La CAQ souhaite que «les pouvoirs (d'enquête) du DGEQ puissent s'appliquer non pas pour les cinq dernières années, mais pour toute la période couverte par la Commission Charbonneau, donc depuis 1997. Les deux partis (Parti libéral du Québec et Parti québécois) ont refusé jusqu'à présent», a soulevé M. Deltell.

Une vérification du DGE rendue publique le printemps dernier a déjà statué que l'ADQ avait reçu 800 000 $ de financement pouvant être lié à l'usage de prête-noms entre 2006 et 2011. La somme est évaluée à 7,3 millions $ pour le PLQ au cours de la même période et à 2 millions $ pour le PQ.

En entrevue à La Presse Canadienne, mardi, le porte-parole du DGE, Denis Dion, n'a pas voulu confirmer s'il y a enquête sur les 800 000 $.

«Je ne peux pas vous confirmer qu'on fait une enquête sur les 800 000 $. Ce que l'on a établi c'est que l'ADQ a effectivement reçu 800 000 $ en financement sectoriel. Une partie de ce financement pourrait être illégale», a-t-il dit.

«Peut-être qu'on fait des enquêtes là-dessus, mais on ne le confirme pas.»

Ex-propriétaire d'Infrabec, M. Zambito a affirmé, dans un reportage télédiffusé lundi à Radio-Canada, avoir amassé illégalement de l'argent pour l'ADQ. M. Zambito a déclaré avoir été contacté en 2008 par Leo Housakos - à l'époque l'un des responsables du financement de l'ADQ et nommé au Sénat en 2008 - pour recueillir annuellement l'équivalent de 30 000 $ pour la formation de Mario Dumont.

M. Zambito aurait demandé à des collaborateurs et à des membres de sa famille d'assumer le rôle de prête-noms. Les chèques étaient par la suite remboursés. En échange de sa générosité, M. Zambito - comme d'autres entrepreneurs - aurait gagné un accès privilégié à M. Dumont.

En réaction, l'ancienne figure de proue de l'ADQ, aujourd'hui chroniqueur dans diverses tribunes, a défendu son innocence. À ses yeux, les partis politiques sont en réalité les victimes du stratagème des prête-noms.

«Je n'ai jamais encouragé les prête-noms, je n'ai jamais accepté les prête-noms, a argué M. Dumont sur les ondes de LCN. S'il y a des gens qui l'ont fait et que le Directeur général des élections (les) attrape dans les prochains mois, ils paieront pour leurs gestes, ce n'est pas mon problème.»

Quant au sénateur Housakos, il a nié lui aussi avoir commis des gestes illégaux pour soutenir l'Action démocratique. Les informations contraires sont «diffamatoires» et «erronées», a-t-il fait savoir.

Gilles Taillon, qui a été le chef de l'ADQ pendant trois semaines en 2009, s'est dit inquiet à l'époque du financement de son parti et s'en est confié à la police.
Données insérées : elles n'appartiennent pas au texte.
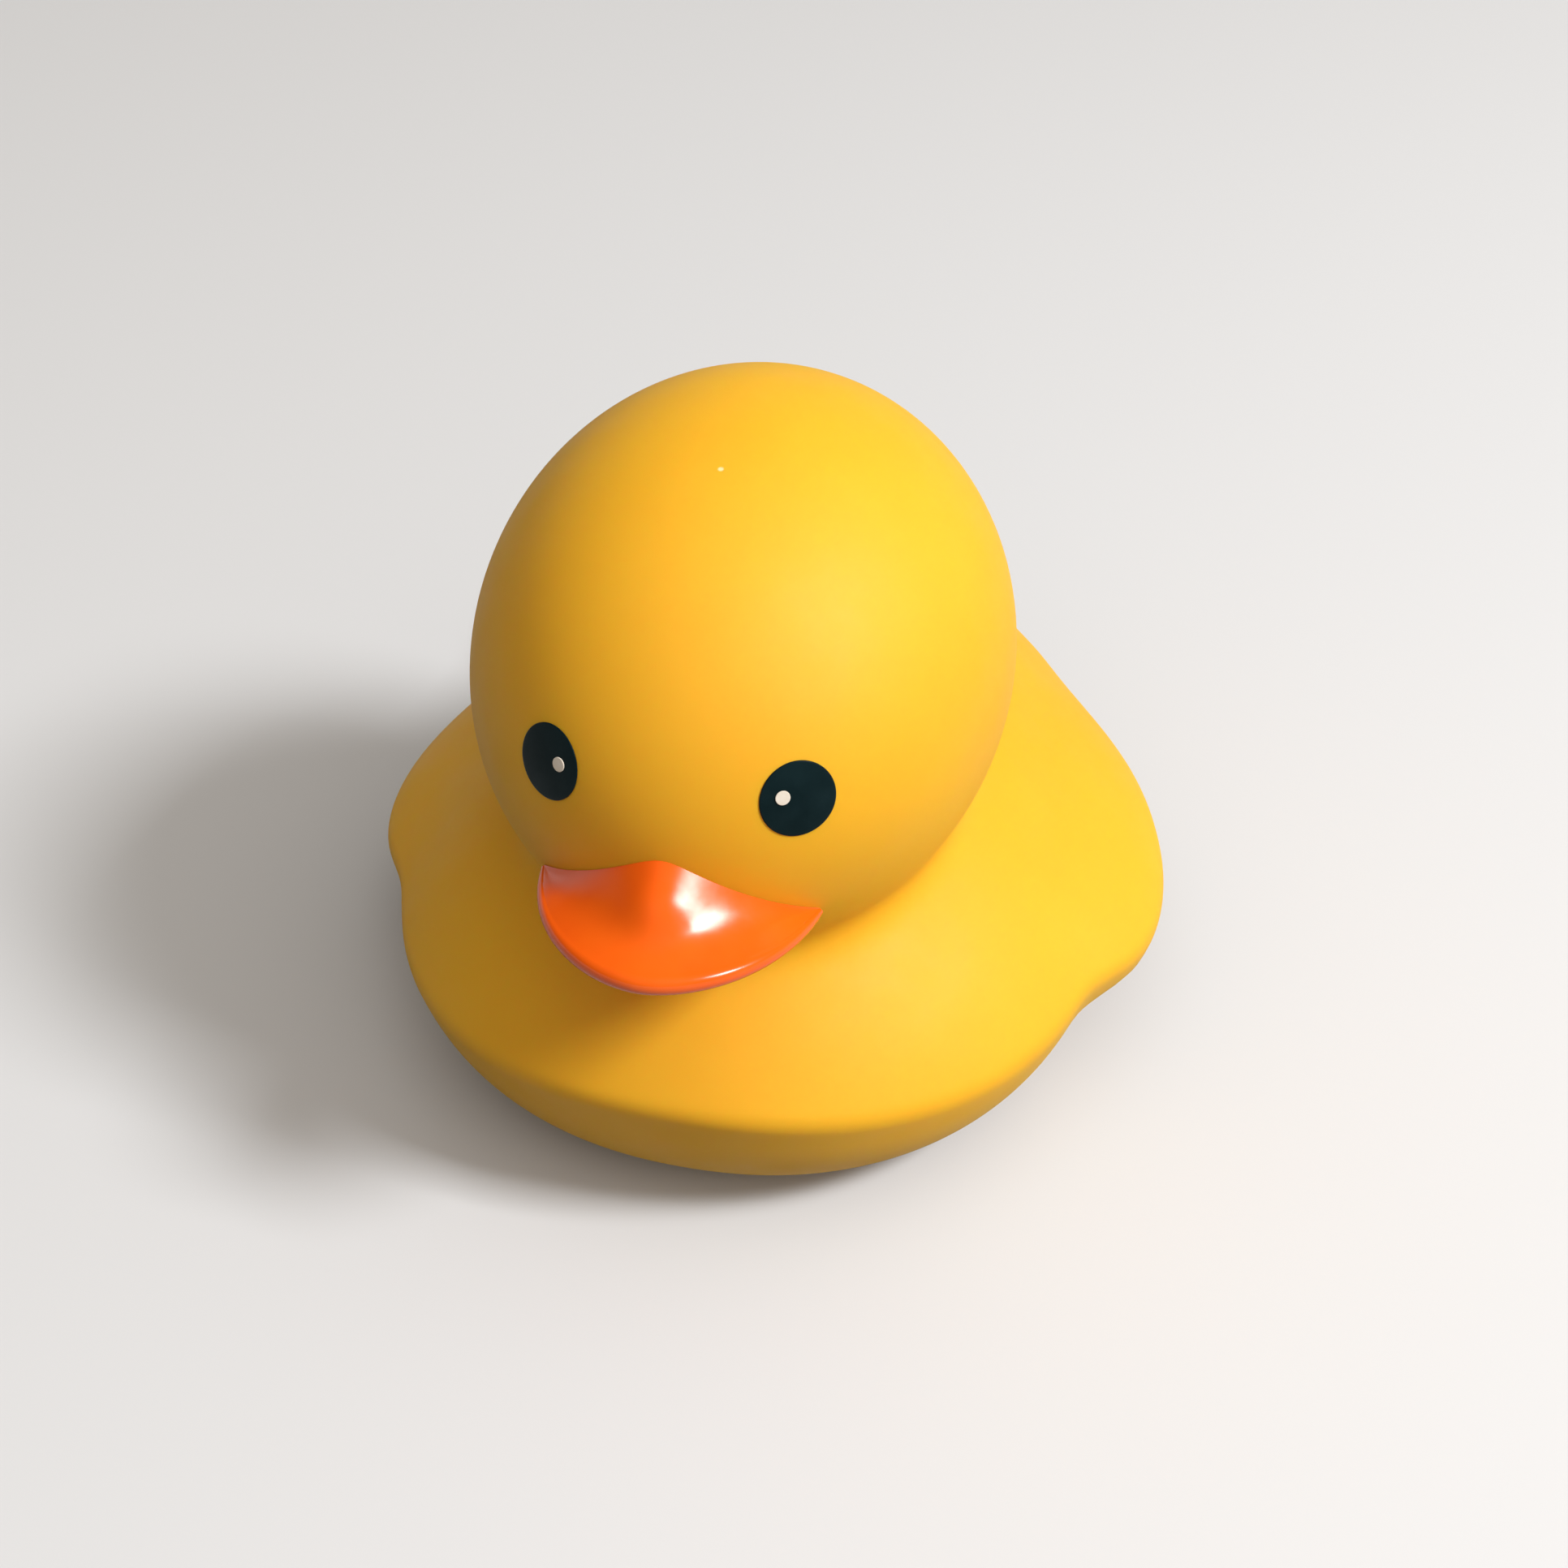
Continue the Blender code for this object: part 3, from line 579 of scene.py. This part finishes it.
def bill_line(turn):
    """The bill's outer line at one turn, from its top root over the lip and the mouth to its lower root."""
    azimuth, root_top, root_bottom = bill_roots(turn)
    top, bottom = head_point(azimuth, root_top), head_point(azimuth, root_bottom)
    sweep = turn * math.pi / 2.0
    across, ahead = math.sin(sweep), math.cos(sweep)
    out = np.array([across, -ahead, 0.0])
    up = np.array([0.0, 0.0, 1.0])
    full = BILL_CORNER_SHARE + (1.0 - BILL_CORNER_SHARE) * math.sqrt(ahead)
    edge = LIP_RADIUS * full
    bend = 2.0 / BILL_PLAN_POWER
    plan = np.array([math.copysign(abs(across) ** bend, across) * (BILL_HALF_WIDTH - edge),
                     -ahead ** bend * (BILL_REACH - edge), ahead ** bend * BILL_LIFT])
    lip = np.array([0.0, HEAD_Y - HEAD_HALF_LENGTH + BILL_SETBACK, HEAD_HEIGHT - BILL_DROP]) + plan
    lip += corner_shift(math.copysign(1.0, turn)) * abs(turn) ** CORNER_POWER
    points = [bill_top(top, lip, k / BILL_TOP_ROWS) for k in range(BILL_TOP_ROWS + 1)]
    for angle in np.linspace(0.0, LIP_TURN, LIP_ROWS + 1)[1:]:
        points.append(lip + out * edge * math.sin(angle) - up * edge * (1.0 - math.cos(angle)))
    under = lip - up * 2.0 * edge
    below = [points[-1]]
    for inset, drop in [(MOUTH_DEPTH, 0.0), (MOUTH_DEPTH, MOUTH_HEIGHT)] + jaw_outline():
        below.append(under - (out * inset + up * drop) * full)
    below.append(bottom)
    return np.concatenate([points, soften(below)[1:]])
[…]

«On préconisait une commission d'enquête sur la construction et un ménage dans le financement des partis politiques. Et on m'avait rapporté «fais attention à ce que tu dis, Gilles, parce que dans ta propre maison, il y a de ces choses-là'», a-t-il dit en entrevue à La Presse Canadienne.

«Je me suis aperçu qu'il y avait des éléments (...) questionnables. J'aurais fait le ménage si j'étais resté. Mais comme je ne suis pas resté, j'ai dit je vais donner à la police les indications voulues. À cette époque-là, ça faisait un peu spécial d'aller voir la police là-dessus, mais aujourd'hui, je pense que j'étais un gars assez correct de le faire parce que aujourd'hui on s'aperçoit que ce n'était pas beau ce qui se passait.»

À Ottawa, le chef néo-démocrate Thomas Mulcair a profité de l'occasion pour laisser planer un doute sur l'intégrité du gouvernement de Stephen Harper, responsable de la nomination de M. Housakos au Sénat.

«M. Harper doit répondre pour savoir si le même système a été mis en place pour les conservateurs que ce qui est en train de sortir au niveau provincial à la Commission Charbonneau. On voit que certains des acteurs sont les mêmes, qui étaient très proches du Parti conservateur. Les stratagèmes ont l'air d'être les mêmes et la question se pose, elle est valable», a dit M. Mulcair.

«Il y a cinq sénateurs en ce moment qui font l'objet d'enquêtes sur leur éthique, sur leur comportement, tous nommés par Stephen Harper. Son ancien chef de cabinet, son ancienne directrice des communications et son ancien secrétaire parlementaire sont dans des scandales jusqu'aux oreilles. Il est temps que Stephen Harper commence à accepter sa responsabilité pour les gens qu'il a lui-même nommés», a-t-il ajouté.